Choosing Resilience is driven by a desire to understand and change the anxiety inside myself about money, because I know it is not based on fact.
Choosing Influential is for the future, an opportunity to add something specific to my repertoire, to project my voice outward.
I realised as I was out for a walk at the weekend (walking works really well for me as a way of getting perspective) that this choice reflects something I’ve been writing about and working with my coaching clients: what is the source of our impulse to want to develop? Does it come from within or from without?
Arabella Ellis
Founder & CCO, Jyre
Snippet, Reflect, Fix
Snippet
We can think of our development goals as falling into 2 categories:
a) learning to thrive in a changing environment (new job, new role, new boss, new city, new relationship etc). These are all external change factors, things that happen to us that require a change of us or present us with an opportunity to change.

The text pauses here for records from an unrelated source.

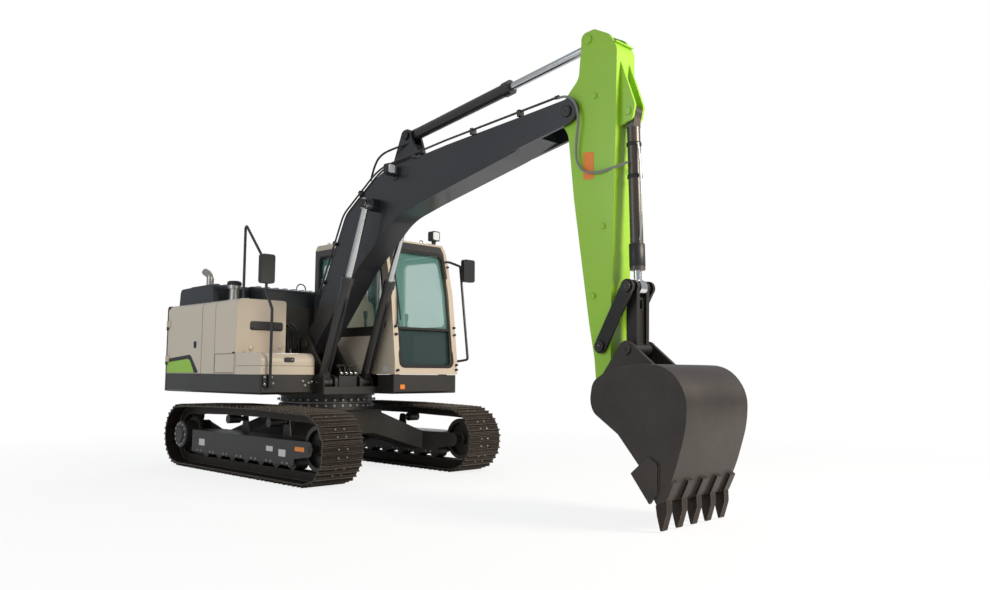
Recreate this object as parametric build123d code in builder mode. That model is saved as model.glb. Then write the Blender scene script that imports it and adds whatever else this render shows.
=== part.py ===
"""Crawler excavator of the 13.5 tonne class, as separate pieces around real joints.

Units are millimetres. X runs forward, Y to the machine's left and Z up. The origin lies on the
ground, in the middle of the machine's length and width. Outlines are given from the slew axis.
"""

import math
import os

from build123d import *

os.makedirs("parts", exist_ok=True)

# Frame and fits
SLEW_X = -1695.0  # the slew axis lies this far behind the middle of the machine
SLEW_Y = -100.0  # and this far to its right, as the left mirror reaches out
SEAT = 0.3  # gap between pieces that rest on each other
RUN = 0.1  # radial clearance of a running pin in its bore
SIDE_PLAY = 5.0  # gap on each side of a swinging eye
FREE = 6.0  # gap round a door or lid

# Tracks
TRACK_GAUGE = 2000.0
SHOE_WIDTH = 500.0
SHOE_COUNT = 43
SHOE_PLATE = 12.0
SHOE_FILL = 0.94  # share of the pitch that a shoe covers
SHOE_LAP = 5.0  # thickness of the lip that each shoe passes under the next
GROUSER_HEIGHT = 26.0
GROUSER_FOOT = 24.0
GROUSERS = 3
LINK_HEIGHT = 92.0
LINK_WIDTH = 150.0
CHAIN_RADIUS = 300.0
SPROCKET_TEETH = 21
LINK_PITCH = 4 * math.pi * CHAIN_RADIUS / SPROCKET_TEETH
TUMBLER_REACH = (SHOE_COUNT * LINK_PITCH - 2 * math.pi * CHAIN_RADIUS) / 4
TUMBLER_Z = CHAIN_RADIUS + LINK_HEIGHT / 2 + SHOE_PLATE + GROUSER_HEIGHT
RAIL_RADIUS = CHAIN_RADIUS - LINK_HEIGHT / 2
WRAP_RADIUS = CHAIN_RADIUS * math.cos(2 * math.pi / SPROCKET_TEETH) - LINK_HEIGHT / 2 - SEAT
CARRIER_X = 470.0
CARRIER_RISE = 24.0
CARRIER_RADIUS = 52.0
ROLLER_RADIUS = 78.0
ROLLER_FLANGE = 14.0
ROLLER_COUNT = 7
ROLLER_SPACING = 330.0
ROLLER_Z = TUMBLER_Z - RAIL_RADIUS + ROLLER_RADIUS + SEAT
CARRIER_Z = TUMBLER_Z + RAIL_RADIUS + CARRIER_RISE - CARRIER_RADIUS - SEAT - 1.0
AXLE_RADIUS = 30.0
TOOTH_DEPTH = 38.0
TOOTH_WIDTH = 44.0

# Track frames
FRAME_WIDTH = 340.0
FRAME_PLATE = 14.0
FRAME_BOTTOM = 190.0
FRAME_TOP = 455.0
FRAME_REAR = -1190.0
FRAME_BOX_FRONT = 1165.0
FRAME_FRONT = 1500.0
DRIVE_RADIUS = 170.0
DRIVE_REACH = 205.0  # outward from the middle of the track

# Car body and slew ring
HUB_HALF = 520.0
HUB_BOTTOM = 430.0
HUB_TOP = 720.0
HUB_PLATE = 16.0
LEG_WIDTH = 430.0
LEG_INNER_X = 300.0
LEG_OUTER_X = 660.0
LEG_BOTTOM = 235.0
LEG_TOP = 450.0
RING_SEAT_TOP = 800.0
RING_SEAT_RADIUS = 575.0
RACE_TOP = 908.0
RACE_RADIUS = 480.0
RACE_BORE = 400.0
RACE_GAP = 0.5
OUTER_RACE_RADIUS = 560.0
OUTER_RACE_BOTTOM = 815.0
TOW_EYE_RADIUS = 30.0
TOW_EYE_PLATE = 40.0
TOW_EYE_X = 610.0
TOW_EYE_HALF = 70.0

# Upper frame
DECK_BOTTOM = 920.0
DECK_PLATE = 25.0
SKIRT_TOP = 1143.0
SKIRT_PLATE = 12.0
DECK_REAR = -1870.0
RIGHT_SIDE = -1240.0
LEFT_SIDE = 1220.0
RIGHT_DECK_FRONT = 556.0
LEFT_DECK_FRONT = 1081.0
CHANNEL_FRONT = 760.0
CHANNEL_RIGHT = -552.0
CHANNEL_LEFT = 208.0

# Boom and its pivots
BOOM_Y = -170.0
BOOM_WIDTH = 300.0
BOOM_SIDE_PLATE = 10.0
BOOM_CHORD_PLATE = 13.0
BOOM_FOOT = (50.0, 1500.0)
BOOM_TIP = (4190.0, 3510.0)
BOOM_END_X = 3830.0
FOOT_PIN_RADIUS = 45.0
FOOT_BOSS_RADIUS = 120.0
TIP_PIN_RADIUS = 40.0
TIP_BOSS_RADIUS = 115.0
FORK_WIDTH = 340.0
FORK_PLATE = 35.0
EAR_PLATE = 40.0
TUBE_RADIUS = 11.0
TUBE_RISE = 46.0  # from the boom's top plate to the middle of a tube
TUBE_FROM = 330.0
TUBE_NUT = 40.0
LONG_TUBE_OFFSET = 161.0
SHORT_TUBE_OFFSET = 118.0
LONG_TUBE_REACH = 1540.0
SHORT_TUBE_REACH = 720.0
CLAMP_HALF = 20.0
TUBE_CLAMPS = ((0, 500.0, True), (0, 1000.0, True), (1, 380.0, True), (2, 600.0, True), (3, 400.0, False), (3, 1050.0, False))
BOOM_LAMP = (1760.0, -410.0, 3400.0)
LAMP_WIDTH = 110.0
LAMP_DEPTH = 70.0

# Cylinders: pin to pin at rest, from the machine in the photograph
BOOM_CYL_FOOT = (600.0, 1050.0)
BOOM_CYL_EYE = (1390.0, 3050.0)
BOOM_CYL_OFFSET = 295.0
BOOM_CYL_TUBE = 1290.0
BOOM_CYL_RADIUS = 62.0
BOOM_ROD_RADIUS = 37.0
ARM_CYL_FOOT = (1800.0, 3790.0)
ARM_CYL_EYE = (4410.0, 4120.0)
ARM_CYL_TUBE = 1560.0
ARM_CYL_RADIUS = 64.0
ARM_ROD_RADIUS = 39.0
BUCKET_CYL_FOOT = (4790.0, 3400.0)
BUCKET_CYL_EYE = (4820.0, 1890.0)
BUCKET_CYL_TUBE = 1365.0
BUCKET_CYL_RADIUS = 56.0
BUCKET_ROD_RADIUS = 34.0
CYL_EYE_RADIUS = 66.0
CYL_EYE_WIDTH = 90.0
CYL_PIN_RADIUS = 33.0
GLAND_LENGTH = 90.0
GLAND_EXTRA = 10.0
CYL_WALL = 11.0
CYL_NECK = 135.0
CYL_HEAD = 20.0
PISTON_LENGTH = 40.0
BOOM_CYL_CLOSED = 1507.0
ARM_CYL_CLOSED = 1790.0
BUCKET_CYL_CLOSED = 1470.0

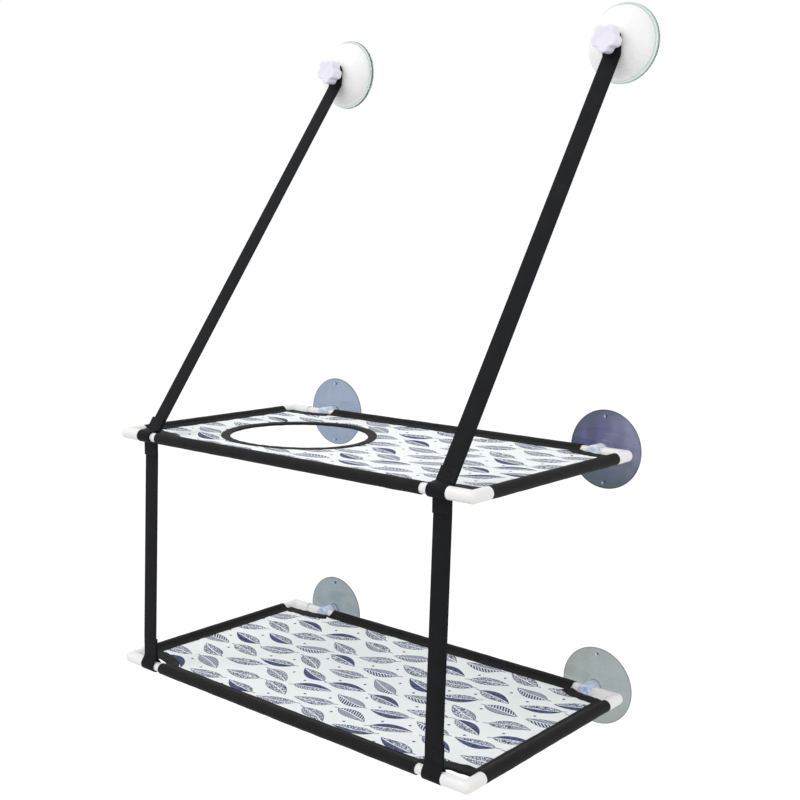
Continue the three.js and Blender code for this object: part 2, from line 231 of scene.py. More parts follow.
def painted(tree, shader, share, first, second):
    plug(tree, shader.inputs["Base Color"], mixed(tree, share, colour(*first), colour(*second)))


def roughened(tree, shader, place, scale, spread, least):
    plug(tree, shader.inputs["Roughness"], clouds(tree, place, scale) * spread + least)


def bumped(tree, shader, height, distance, strength=1.0):
    bump = put(tree, "Bump", Strength=strength, Distance=distance, Height=height)
    plug(tree, shader.inputs["Normal"], bump)


def plainWeave(across, along, pitch):
    # Over-and-under threads: each cell shows the rounded back of one thread.
    warp = (across * (math.pi / pitch)).math("SINE")
    weft = (along * (math.pi / pitch)).math("SINE")
    over = (warp * weft).over(0.0)
    return warp.size() * over + weft.size() * (1.0 - over)


# Finishes

pipeFinish = {
    "lit": (0.865, 0.855, 0.86),
    "worn": (0.84, 0.83, 0.79),
    "roughness": (0.3, 0.46),
    "mottle": {"scale": 38.0, "detail": 4.0, "start": 0.42, "gain": 3.2},
    "grain": 900.0,
    "grainDepth": 0.00004,
    "grainStrength": 0.5,
}


def makePipe():
    finish = pipeFinish
    material, tree, shader = newMaterial("whitePipe", SpecularIORLevel=0.5)
    place = surface(tree, "Object")
    # Random patches in a cream tone: painted shade and cream reflection spread over the pipe, with the
    # roughness following them.
    share = patches(tree, place, **finish["mottle"])
    painted(tree, shader, share, finish["lit"], finish["worn"])
    low, high = finish["roughness"]
    plug(tree, shader.inputs["Roughness"], share * (high - low) + low)
    bumped(tree, shader, clouds(tree, place, finish["grain"]), finish["grainDepth"], finish["grainStrength"])
    return material


# The print is a generic one of tossed leaves: some speckled, some veined, some with one solid half.
leafPrint = {
    "cellLong": 0.066,
    "cellDeep": 0.033,
    "seedRise": 0.2,  # decks further apart than this get other leaves
    "kindSeed": 3.0,
    "half": 0.0278,
    "width": 0.0113,
    "taper": 0.85,
    "narrowing": 0.3,
    "turn": 0.26,
    "turnSpread": 0.34,
    "shift": 0.0025,
    "bow": 0.0024,
    "bowCentre": 0.4,
    "midrib": 0.0006,
    "midribFrom": 0.12,
    "stem": 1.22,
    "stemFrom": 0.97,
    "rim": 0.0007,
    "specks": {"scale": 640.0, "detail": 1.0, "start": 0.415, "gain": 12.0},
    "veins": 0.0046,
    "veinSlant": 0.8,
    "veinGain": 2.6,
    "veinFill": 1.8,
    "veinedFrom": 0.52,
    "solidFrom": 0.72,
    "edge": 0.00025,
    "berry": 0.0021,
    "berryAside": 0.36,
    "berryUp": 0.31,
    "berryFrom": 0.3,
    "ink": (0.026, 0.043, 0.142),
    "wear": 240.0,
    "wearSpread": 0.3,
    "wearLeast": 0.8,
    "cloth": (0.94, 0.966, 0.972),
    "clothShade": (0.9, 0.932, 0.942),
    "folds": {"scale": 14.0, "detail": 3.0, "start": 0.45, "gain": 2.0},
    "foldShare": 0.6,
    "weave": 0.0008,
    "weaveDepth": 0.00014,
    "weaveStrength": 0.6,
    "frontInk": 1.0,
    "backInk": 0.16,
}


def leafInk(tree, place):
    leaves = leafPrint
    x, y, z = parted(tree, place)
    deckSeed = (z / leaves["seedRise"]).math("ROUND")
    row = (y / leaves["cellDeep"]).whole()
    pushed = x / leaves["cellLong"] + row.math("FLOORED_MODULO", 2.0) * 0.5
    column = pushed.whole()
    cell = put(tree, "CombineXYZ", X=column, Y=row, Z=deckSeed)
    first, second, third = parted(tree, put(tree, "TexWhiteNoise", outlet=1, Vector=cell))
    other = put(tree, "TexWhiteNoise", {"noise_dimensions": "4D"}, outlet=1,
                Vector=cell, W=leaves["kindSeed"])
    kind, flip, _ = parted(tree, other)

    # The place along a leaf and off its midrib; neighbours lean opposite ways.
    sign = (column + row).math("FLOORED_MODULO", 2.0) * 2.0 - 1.0
    turn = sign * leaves["turn"] + (first - 0.5) * leaves["turnSpread"]
    across = (pushed - column - 0.5) * leaves["cellLong"]
    up = (y / leaves["cellDeep"] - row - 0.5) * leaves["cellDeep"]
    leafX = across + (second - 0.5) * leaves["shift"] * 2.0
    leafY = up + (third - 0.5) * leaves["shift"]
    cosine = turn.math("COSINE")
    sine = turn.math("SINE")
    facing = flip.over(0.5) * 2.0 - 1.0
    along = (leafX * cosine + leafY * sine) * facing
    off = (leafY * cosine - leafX * sine) * facing

    # The blade, its rim and its midrib
    share = along / leaves["half"]
    off = off + (share * share - leaves["bowCentre"]) * leaves["bow"]
    taper = (1.0 - share * share).most(0.0).math("POWER", leaves["taper"])
    spread = taper * (1.0 - share * leaves["narrowing"]) * leaves["width"]
    width = off.size()
    edge = leaves["edge"]
    blade = ((spread - width) / edge).held()
    rim = 1.0 - (spread - width).past(leaves["rim"], edge)
    midrib = 1.0 - width.past(leaves["midrib"], edge)
    inside = (1.0 - share.size()).over(leaves["midribFrom"])

    # What fills it: specks, veins or one solid half
    speckled = patches(tree, place, **leaves["specks"])
    phase = (along + width * leaves["veinSlant"]) * (fullTurn / leaves["veins"])
    veined = (phase.math("SINE") * leaves["veinGain"] + leaves["veinFill"]).held()
    solid = (off / edge).held()
    fill = speckled + (veined - speckled) * kind.over(leaves["veinedFrom"])
    fill = fill + ((solid + speckled * (1.0 - solid)) - fill) * kind.over(leaves["solidFrom"])
    fill = fill * (1.0 - midrib * inside)
    leaf = blade * fill.most(rim)

    stem = midrib * (share * -1.0).over(leaves["stemFrom"]) * (share + leaves["stem"]).over(0.0)
    berryU = across + leaves["cellLong"] * leaves["berryAside"]
    berryV = up - sign * leaves["cellDeep"] * leaves["berryUp"]
    far = (berryU * berryU + berryV * berryV).math("SQRT")
    berry = ((leaves["berry"] - far) / edge).held() * kind.over(leaves["berryFrom"])
    return leaf.most(stem).most(berry)


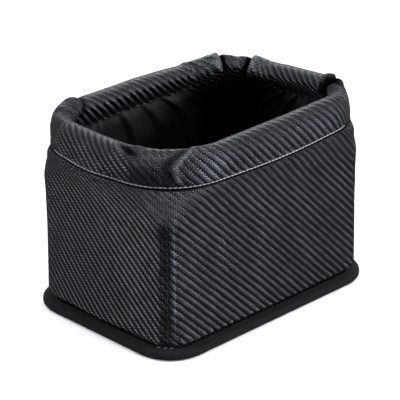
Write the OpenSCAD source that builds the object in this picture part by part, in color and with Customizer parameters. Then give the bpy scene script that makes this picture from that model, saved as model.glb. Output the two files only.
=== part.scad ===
// Soft-sided open bin for a car: a padded leathercloth sleeve with a gathered, rolled rim,
// a waterproof lining, and a stiff base whose edge is bound with tape all round.
// Millimetres. +Z is up, X runs along the long side, the origin is the middle of the underside.

/* [Body] */
// Outer length of the sleeve at its foot
body_l = 188; // [160:1:260]
// Outer width of the sleeve at its foot
body_w = 126; // [116:1:200]
// Height to the top of the rolled rim
bin_h = 146; // [130:1:200]
// Corner radius of the sleeve at its two blunter corners, back right and front left
wall_r = 13; // [9:1:16]
// Corner radius of the sleeve at its two sharper corners, at the foot
sharp_r = 5; // [5:0.5:10]
// Outward swell of the walls just under the hem
wall_swell = 4.2; // [3:0.2:5.4]
// Outward bow of each wall at its middle
side_bow = 3.5; // [0:0.5:4]
// Thickness of the leathercloth
leather_t = 1.0; // [0.7:0.1:1.3]
// Thickness of the foam pad in each wall
pad_t = 3.0; // [1.5:0.5:4]
// Thickness of the lining cloth
lining_t = 0.4; // [0.3:0.1:0.6]

/* [Base] */
// Width of the ledge that the bound base makes outside the sleeve
ledge_w = 11; // [11:0.5:14]
// Outer corner radius of the bound base
base_r = 30; // [26:1:34]
// Thickness of the base board
board_t = 2.4; // [1.8:0.1:3.4]
// Thickness of the leathercloth sheet under the base
cover_t = 1.0; // [0.7:0.1:1.3]
// Thickness of the binding tape
tape_t = 0.8; // [0.5:0.1:1]
// Width of each half of the folded binding tape
tape_w = 9; // [7:0.5:9.5]

/* [Rim] */
// Height of the hem, from its seam to the top of the rim
hem_h = 23.5; // [21:0.5:32]
// Thickness of the padded roll
roll_t = 14.4; // [12.4:0.2:15]
// Inset of the hoop's centre line from the foot of the sleeve
hoop_inset = 2.4; // [1:0.2:3.4]
// Bulge of the rim's outer side below the roll
rim_belly = 1.2; // [0.6:0.2:2]
// Hoop radius at the back right corner
hoop_r_back_right = 46; // [30:1:52]
// Hoop radius at the back left corner
hoop_r_back_left = 26; // [22:1:52]
// Hoop radius at the front left corner
hoop_r_front_left = 50; // [30:1:52]
// Hoop radius at the front right corner
hoop_r_front_right = 26; // [22:1:52]
// Diameter of the hoop wire
wire_d = 2.5; // [2:0.1:2.6]
// Sideways lean of the soft walls at the rim, towards the left end
rim_lean = 2; // [0:0.5:3]
// Depth of the deepest tuck in the rolled rim
tuck_depth = 2.4; // [0:0.1:2.6]
// Depth of the valley along each of the two corner seams
seam_depth = 0.5; // [0:0.1:0.8]

/* [Hidden] */
$fn = 64;

leather_colour = [0.13, 0.13, 0.14];
tape_colour = [0.09, 0.09, 0.085];
lining_colour = [0.05, 0.05, 0.05];
pad_colour = [0.2, 0.2, 0.2];
board_colour = [0.25, 0.24, 0.22];
wire_colour = [0.6, 0.6, 0.62];

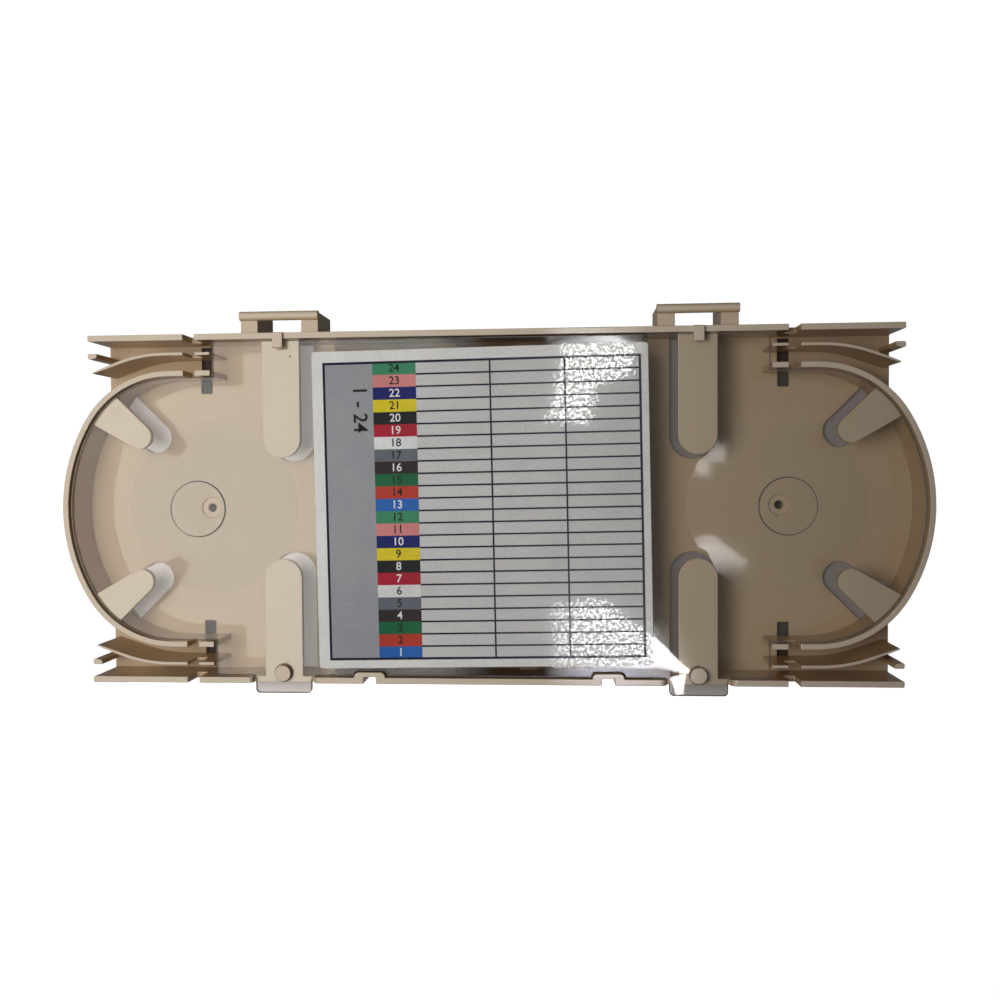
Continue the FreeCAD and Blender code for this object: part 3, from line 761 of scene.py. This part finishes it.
def mirroredPoint(pixel, look):
    # where the ray through a pixel ends up once the cover's top has mirrored it
    focal = camera.data.lens / camera.data.sensor_width * look["frame"]
    middle = look["frame"] / 2
    towards = Vector(((pixel[0] - middle) / focal, (middle - pixel[1]) / focal, -1.0))
    towards.rotate(camera.rotation_euler)
    start = camera.location
    onCover = start + towards * ((start.z - coverTop) / -towards.z)
    upwards = Vector((towards.x, towards.y, -towards.z))
    return onCover + upwards * ((look["height"] - coverTop) / -towards.z)


def panelMesh(name, part, look):
    # the strength fades to nothing over the soft margin
    corners = [Vector(corner[:2]) for corner in part["corners"]]
    middle = sum(corners, Vector((0, 0))) / len(corners)
    shape = bmesh.new()
    inner = [shape.verts.new(mirroredPoint(corner, look)) for corner in corners]
    outer = [shape.verts.new(mirroredPoint(middle + (corner - middle) * (1 + part["soft"]), look))
             for corner in corners]
    shape.faces.new(inner)
    for i in range(len(corners)):
        after = (i + 1) % len(corners)
        shape.faces.new((inner[i], inner[after], outer[after], outer[i]))
    mesh = bpy.data.meshes.new(name)
    shape.to_mesh(mesh)
    shape.free()
    fade = mesh.attributes.new("fade", "FLOAT", "POINT")
    fade.data.foreach_set("value", [corner[2] for corner in part["corners"]] + [0.0] * len(outer))
    return mesh


def panelLight(name, part):
    material, tree = startMaterial(name + "_light")[:2]
    share = addNode(tree, "Attribute", attribute_name="fade")
    path = addNode(tree, "LightPath")
    notDull = calculate(tree, "LESS_THAN", path.outputs["Diffuse Depth"], 0.5)   # lights no dull surface
    strength = calculate(tree, "MULTIPLY", share.outputs["Fac"], part["strength"], notDull)
    glow = addNode(tree, "Emission", {"Color": (*part["colour"], 1.0), "Strength": strength})
    tree.links.new(glow.outputs["Emission"], tree.nodes["Material Output"].inputs["Surface"])
    return material


def addMirrored(name, part, look):
    mesh = panelMesh(name, part, look)
    mesh.materials.append(panelLight(name, part))
    panel = bpy.data.objects.new(name, mesh)
    bpy.context.scene.collection.objects.link(panel)
    panel.visible_camera = False
    panel.visible_diffuse = False
    panel.visible_shadow = False
    panel.visible_glossy = not part["covered"]


for name, part in mirrorLook["panels"].items():
    addMirrored(name, part, mirrorLook)
print("reflections hung")
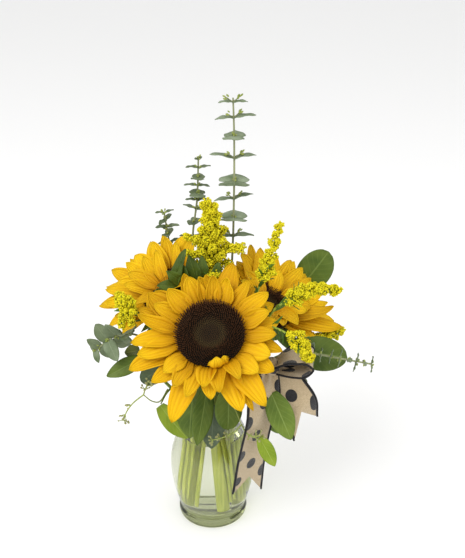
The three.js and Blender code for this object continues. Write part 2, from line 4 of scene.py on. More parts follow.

b) a desire to change myself because I am not thriving, whether it’s in my life, my work or my relationships. These are internally driven changes based on noticing personal discomfort or having this pointed out by someone else, even when it’s hard to hear.
Reflect
What information do you pay attention to that indicates you need to change? What signs do you miss or avoid? How open are you to the idea that change is an opportunity?
Fix
Learn to identify goals from both categories. Pick a goal that you’ve already set yourself or one that you’d like to set. Identify whether it’s driven from the inside or the outside. Now choose an additional goal that is driven by the opposite. Which goal are you more likely to achieve?